Raising retail productivity
To stay competitive with online retailers going forward, traditional retailers must match their pace of innovation. While an e-commerce company can gather customer data with every click and then rapidly redesign their website to boost sales, brick-and-mortar stores might only track final purchases through a rewards program. However, this may start to change as stores begin to install sensors to track customer behavior. More than just competing for customer dollars, traditional retailers are increasingly competing for customer data that they can use to improve their operations.
Analyzing more data may lead retailers to downsize as they identify ways to increase sales with less floor space. Smaller, technology-enabled stores may require fewer workers with a different skillset.

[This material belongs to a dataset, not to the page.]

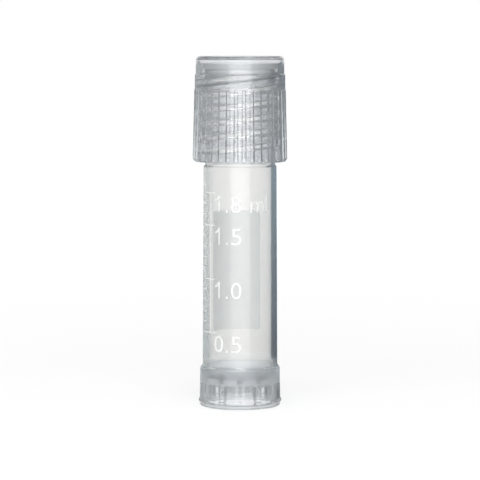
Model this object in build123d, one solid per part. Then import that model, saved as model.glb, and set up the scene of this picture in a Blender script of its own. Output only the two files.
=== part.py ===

Besides selling products, workers must learn how to manage new technologies deployed in stores and warehouses. Robots will complement warehouse employees trained to program and maintain them, while autonomous vehicles will require fewer drivers but more programmers, technicians, and logistics specialists. Brick-and-mortar stores may be reconfigured to emphasize non-sales services that cannot be replicated online. Given more technology in the workplace, retail employees will spend much more of their time interacting with customers and far less time managing products.
The shift to higher-level skills will increase wages for workers that possess the necessary technical or interpersonal skills. As technology makes these workers much more productive, others may find their skills become redundant, and retail may lose its place as an employer of large numbers of Americans. On the other hand, greater efficiency may eventually increase the number of retail stores and employees, much like ATMs allowed banks to open a greater number of branches with tellers that handle a wider variety of financial services.
Regardless of the retail industry’s future, its current transformation demonstrates how automation is spreading beyond factories and back offices. Computers now wield enough processing power to navigate and manipulate physical objects in addition to digital information. This will have profound economic impacts as businesses divide tasks between workers and machines. Companies that adopt new technology will become more productive, but unless their employees can adapt, the gains from greater productivity will concentrate among the few.